**Set task:** Among the lines of data below, reproduce only those from the one with "hide_parts(boot.name(node))" through the one with "0.16), 0.8, 2.5)", exactly as they stand, both ends included.

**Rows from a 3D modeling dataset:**
* Begin *

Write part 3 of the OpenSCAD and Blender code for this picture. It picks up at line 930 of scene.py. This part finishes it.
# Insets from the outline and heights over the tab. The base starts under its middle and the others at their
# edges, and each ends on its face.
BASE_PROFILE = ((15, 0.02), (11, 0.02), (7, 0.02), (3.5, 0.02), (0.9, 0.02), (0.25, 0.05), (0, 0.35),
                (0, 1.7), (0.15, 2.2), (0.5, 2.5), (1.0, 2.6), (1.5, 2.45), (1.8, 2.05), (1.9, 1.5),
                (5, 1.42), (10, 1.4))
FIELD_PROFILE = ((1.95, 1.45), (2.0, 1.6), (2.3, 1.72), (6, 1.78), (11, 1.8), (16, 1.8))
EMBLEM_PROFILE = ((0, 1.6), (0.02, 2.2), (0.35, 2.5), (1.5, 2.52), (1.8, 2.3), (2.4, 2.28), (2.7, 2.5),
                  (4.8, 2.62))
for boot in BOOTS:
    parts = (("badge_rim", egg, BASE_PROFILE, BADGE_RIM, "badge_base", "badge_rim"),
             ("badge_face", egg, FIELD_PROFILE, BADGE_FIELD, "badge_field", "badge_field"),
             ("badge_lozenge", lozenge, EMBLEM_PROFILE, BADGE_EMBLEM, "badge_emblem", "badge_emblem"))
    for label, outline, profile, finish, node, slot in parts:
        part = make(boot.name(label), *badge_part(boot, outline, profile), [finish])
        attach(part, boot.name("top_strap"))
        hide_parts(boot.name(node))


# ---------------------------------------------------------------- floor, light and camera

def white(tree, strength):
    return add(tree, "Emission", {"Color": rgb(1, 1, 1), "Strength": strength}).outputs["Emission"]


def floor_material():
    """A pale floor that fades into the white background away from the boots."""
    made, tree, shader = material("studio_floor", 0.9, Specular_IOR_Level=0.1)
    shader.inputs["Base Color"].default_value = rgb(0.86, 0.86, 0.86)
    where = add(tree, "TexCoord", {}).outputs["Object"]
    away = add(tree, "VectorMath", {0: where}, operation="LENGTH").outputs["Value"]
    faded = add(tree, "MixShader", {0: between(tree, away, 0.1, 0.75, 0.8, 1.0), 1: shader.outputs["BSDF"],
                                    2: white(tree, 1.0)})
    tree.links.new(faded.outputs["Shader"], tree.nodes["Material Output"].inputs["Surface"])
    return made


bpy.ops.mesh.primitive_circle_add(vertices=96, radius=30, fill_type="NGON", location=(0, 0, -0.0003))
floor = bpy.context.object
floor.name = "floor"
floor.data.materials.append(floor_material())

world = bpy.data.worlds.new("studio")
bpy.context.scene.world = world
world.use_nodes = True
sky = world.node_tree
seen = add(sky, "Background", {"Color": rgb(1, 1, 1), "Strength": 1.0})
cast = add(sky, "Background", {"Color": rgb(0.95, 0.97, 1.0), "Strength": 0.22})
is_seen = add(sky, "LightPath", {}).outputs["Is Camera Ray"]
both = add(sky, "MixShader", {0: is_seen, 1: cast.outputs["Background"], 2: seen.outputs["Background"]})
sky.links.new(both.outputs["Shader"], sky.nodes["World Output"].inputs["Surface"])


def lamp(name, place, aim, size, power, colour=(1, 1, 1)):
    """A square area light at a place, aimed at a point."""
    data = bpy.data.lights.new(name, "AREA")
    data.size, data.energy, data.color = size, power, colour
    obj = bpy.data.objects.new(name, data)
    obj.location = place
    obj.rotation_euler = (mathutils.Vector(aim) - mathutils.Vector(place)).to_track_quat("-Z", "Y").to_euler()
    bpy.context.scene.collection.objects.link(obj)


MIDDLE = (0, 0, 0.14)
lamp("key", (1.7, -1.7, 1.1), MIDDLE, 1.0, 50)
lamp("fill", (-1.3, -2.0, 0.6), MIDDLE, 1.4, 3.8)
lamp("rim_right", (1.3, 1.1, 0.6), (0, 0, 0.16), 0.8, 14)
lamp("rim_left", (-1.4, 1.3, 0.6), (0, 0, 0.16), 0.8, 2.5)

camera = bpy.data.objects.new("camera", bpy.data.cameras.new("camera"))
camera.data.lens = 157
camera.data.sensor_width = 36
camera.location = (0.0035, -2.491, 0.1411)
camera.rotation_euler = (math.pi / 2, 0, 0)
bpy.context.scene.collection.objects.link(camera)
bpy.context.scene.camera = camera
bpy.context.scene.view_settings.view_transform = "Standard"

* End *
* Begin *

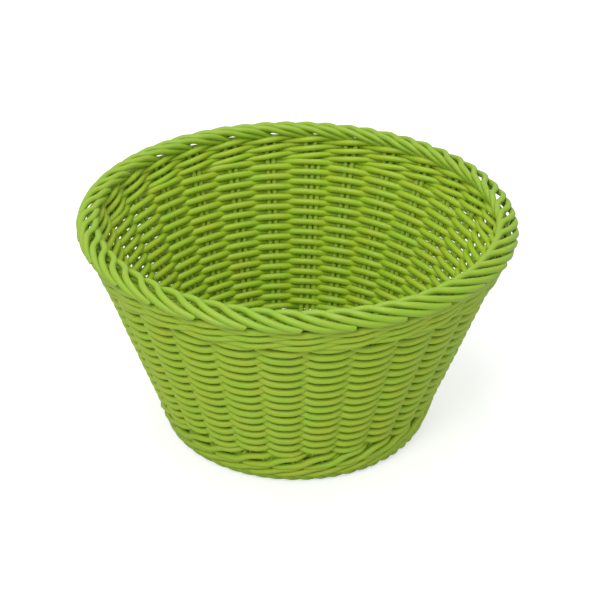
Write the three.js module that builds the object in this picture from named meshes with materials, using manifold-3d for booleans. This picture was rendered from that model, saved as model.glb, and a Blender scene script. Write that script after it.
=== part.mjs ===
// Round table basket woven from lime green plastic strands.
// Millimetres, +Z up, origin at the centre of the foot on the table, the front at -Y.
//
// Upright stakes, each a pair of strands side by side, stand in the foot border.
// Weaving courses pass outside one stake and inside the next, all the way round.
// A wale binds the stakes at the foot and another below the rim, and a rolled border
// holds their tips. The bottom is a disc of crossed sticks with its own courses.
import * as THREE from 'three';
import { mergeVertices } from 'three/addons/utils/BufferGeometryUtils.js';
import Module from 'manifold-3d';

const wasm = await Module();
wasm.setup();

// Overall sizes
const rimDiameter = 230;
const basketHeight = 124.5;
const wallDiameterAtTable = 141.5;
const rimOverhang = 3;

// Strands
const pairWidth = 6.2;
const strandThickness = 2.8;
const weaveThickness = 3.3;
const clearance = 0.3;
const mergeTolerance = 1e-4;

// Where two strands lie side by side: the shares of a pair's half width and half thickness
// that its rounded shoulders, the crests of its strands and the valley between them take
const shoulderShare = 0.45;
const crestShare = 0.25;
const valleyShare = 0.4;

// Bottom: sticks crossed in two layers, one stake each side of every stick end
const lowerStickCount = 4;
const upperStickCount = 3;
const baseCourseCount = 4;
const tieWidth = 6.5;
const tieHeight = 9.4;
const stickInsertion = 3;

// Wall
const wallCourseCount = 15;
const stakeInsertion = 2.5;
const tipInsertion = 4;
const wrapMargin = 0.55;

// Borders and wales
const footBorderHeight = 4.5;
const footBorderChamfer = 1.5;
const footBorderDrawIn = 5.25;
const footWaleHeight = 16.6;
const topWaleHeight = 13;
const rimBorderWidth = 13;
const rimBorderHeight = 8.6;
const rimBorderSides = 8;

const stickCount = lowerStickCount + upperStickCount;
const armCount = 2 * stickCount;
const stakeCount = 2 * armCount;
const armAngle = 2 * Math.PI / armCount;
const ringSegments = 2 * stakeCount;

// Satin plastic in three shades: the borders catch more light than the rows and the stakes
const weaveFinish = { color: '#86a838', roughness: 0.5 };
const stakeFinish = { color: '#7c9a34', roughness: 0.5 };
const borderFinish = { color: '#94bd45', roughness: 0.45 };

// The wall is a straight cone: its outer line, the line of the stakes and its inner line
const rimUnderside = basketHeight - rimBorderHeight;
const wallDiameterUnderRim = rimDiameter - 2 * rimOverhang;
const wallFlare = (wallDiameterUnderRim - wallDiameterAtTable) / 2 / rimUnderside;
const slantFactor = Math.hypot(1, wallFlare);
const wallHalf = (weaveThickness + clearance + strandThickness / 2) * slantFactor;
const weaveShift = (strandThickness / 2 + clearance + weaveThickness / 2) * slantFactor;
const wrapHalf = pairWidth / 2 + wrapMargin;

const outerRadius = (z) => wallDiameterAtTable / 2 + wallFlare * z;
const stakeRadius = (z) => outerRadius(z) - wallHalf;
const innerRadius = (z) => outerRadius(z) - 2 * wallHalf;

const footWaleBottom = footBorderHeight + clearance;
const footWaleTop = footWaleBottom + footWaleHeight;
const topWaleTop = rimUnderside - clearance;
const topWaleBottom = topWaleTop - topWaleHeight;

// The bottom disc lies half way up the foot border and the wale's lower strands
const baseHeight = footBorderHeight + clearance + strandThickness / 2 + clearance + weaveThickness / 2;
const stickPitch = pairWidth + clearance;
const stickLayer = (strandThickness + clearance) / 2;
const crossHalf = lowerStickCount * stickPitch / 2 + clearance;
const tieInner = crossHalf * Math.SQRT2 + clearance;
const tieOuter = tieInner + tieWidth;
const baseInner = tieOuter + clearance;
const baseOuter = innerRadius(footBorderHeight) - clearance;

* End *

**Response below:**
        hide_parts(boot.name(node))


# ---------------------------------------------------------------- floor, light and camera

def white(tree, strength):
    return add(tree, "Emission", {"Color": rgb(1, 1, 1), "Strength": strength}).outputs["Emission"]


def floor_material():
    """A pale floor that fades into the white background away from the boots."""
    made, tree, shader = material("studio_floor", 0.9, Specular_IOR_Level=0.1)
    shader.inputs["Base Color"].default_value = rgb(0.86, 0.86, 0.86)
    where = add(tree, "TexCoord", {}).outputs["Object"]
    away = add(tree, "VectorMath", {0: where}, operation="LENGTH").outputs["Value"]
    faded = add(tree, "MixShader", {0: between(tree, away, 0.1, 0.75, 0.8, 1.0), 1: shader.outputs["BSDF"],
                                    2: white(tree, 1.0)})
    tree.links.new(faded.outputs["Shader"], tree.nodes["Material Output"].inputs["Surface"])
    return made


bpy.ops.mesh.primitive_circle_add(vertices=96, radius=30, fill_type="NGON", location=(0, 0, -0.0003))
floor = bpy.context.object
floor.name = "floor"
floor.data.materials.append(floor_material())

world = bpy.data.worlds.new("studio")
bpy.context.scene.world = world
world.use_nodes = True
sky = world.node_tree
seen = add(sky, "Background", {"Color": rgb(1, 1, 1), "Strength": 1.0})
cast = add(sky, "Background", {"Color": rgb(0.95, 0.97, 1.0), "Strength": 0.22})
is_seen = add(sky, "LightPath", {}).outputs["Is Camera Ray"]
both = add(sky, "MixShader", {0: is_seen, 1: cast.outputs["Background"], 2: seen.outputs["Background"]})
sky.links.new(both.outputs["Shader"], sky.nodes["World Output"].inputs["Surface"])


def lamp(name, place, aim, size, power, colour=(1, 1, 1)):
    """A square area light at a place, aimed at a point."""
    data = bpy.data.lights.new(name, "AREA")
    data.size, data.energy, data.color = size, power, colour
    obj = bpy.data.objects.new(name, data)
    obj.location = place
    obj.rotation_euler = (mathutils.Vector(aim) - mathutils.Vector(place)).to_track_quat("-Z", "Y").to_euler()
    bpy.context.scene.collection.objects.link(obj)


MIDDLE = (0, 0, 0.14)
lamp("key", (1.7, -1.7, 1.1), MIDDLE, 1.0, 50)
lamp("fill", (-1.3, -2.0, 0.6), MIDDLE, 1.4, 3.8)
lamp("rim_right", (1.3, 1.1, 0.6), (0, 0, 0.16), 0.8, 14)
lamp("rim_left", (-1.4, 1.3, 0.6), (0, 0, 0.16), 0.8, 2.5)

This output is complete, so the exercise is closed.